We were recently consulted on a patient with a history of repeated admissions with pneumonia who had developed AKI following treatment with Tobramycin. It got me thinking about the mechanisms of aminoglycoside toxicity. The traditional teaching is that aminoglycosides are best administered in once daily doses in order to reduce toxicity but given the fact that this should lead to higher peak levels, it seems counterintuitive that this might prevent nephrotoxicity. However, this makes sense when you understand how aminoglycosides damage the kidneys.

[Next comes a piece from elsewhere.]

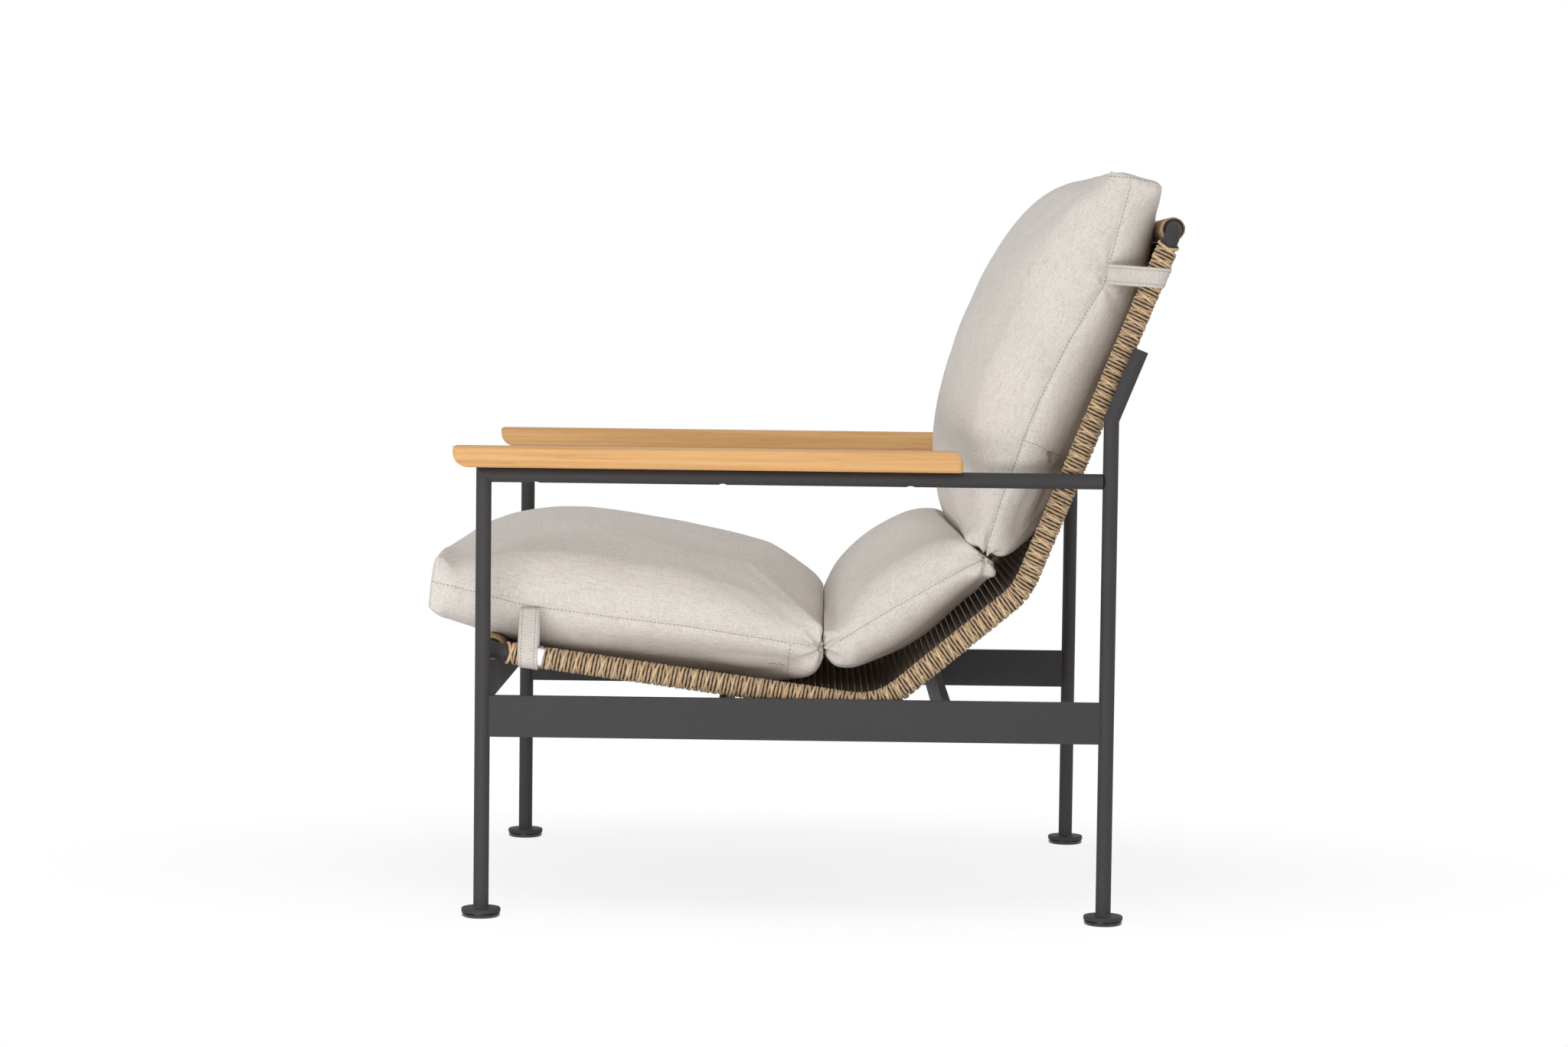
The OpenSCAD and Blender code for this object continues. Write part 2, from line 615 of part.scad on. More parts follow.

Aminoglycosides are freely filtered at the glomerulus. 90% of the drug is excreted unchanged in the urine while the rest is reabsorbed in the proximal tubule. As Nate mentioned in a previous post, they bind to phospholipids in the cell membranes in the S1 and S2 segments of the proximal tubule. During ischemic episodes, there is some uptake in the S3 segment also. They are subsequently endocytosed via the transmembrane protein, megalin, and accumulate in the cytosol where they mediate their toxicity. The degree of renal damage associated with the various aminoglycosides is related to the ability of the drug to bind to these phospholipids. The more binding that occurs, the more nephrotoxicity. Gentamicin is the most toxic, followed by tobramycin, amikacin and streptomycin. The reason why once daily dosing is better is that this transport mechanism is saturatable and beyond a certain concentration, no more drug is taken up. Thus, peak levels correlate with bactericidal ability while trough levels correlate with renal (and oto-) toxicity.

Interestingly, this is similar to the mechanism of renal toxicity associated with imipenem. There have been efforts to develop a drug that could be co-administered with aminoglycosides that would inhibit their transport in the proximal tubule and thus prevent their nephrotoxic effects, but unfortunately none have been successful.

Gentamicin is made up of four components and when these are administered separately, it turns out that one of them, C2, does not appear to be absorbed as readily into the proximal tubular cells while still retaining the bactericidal ability of the whole drug. This may have potential for reducing nephrotocity in patients who are particularly at risk – i.e. pre-existing AKI or ischemia.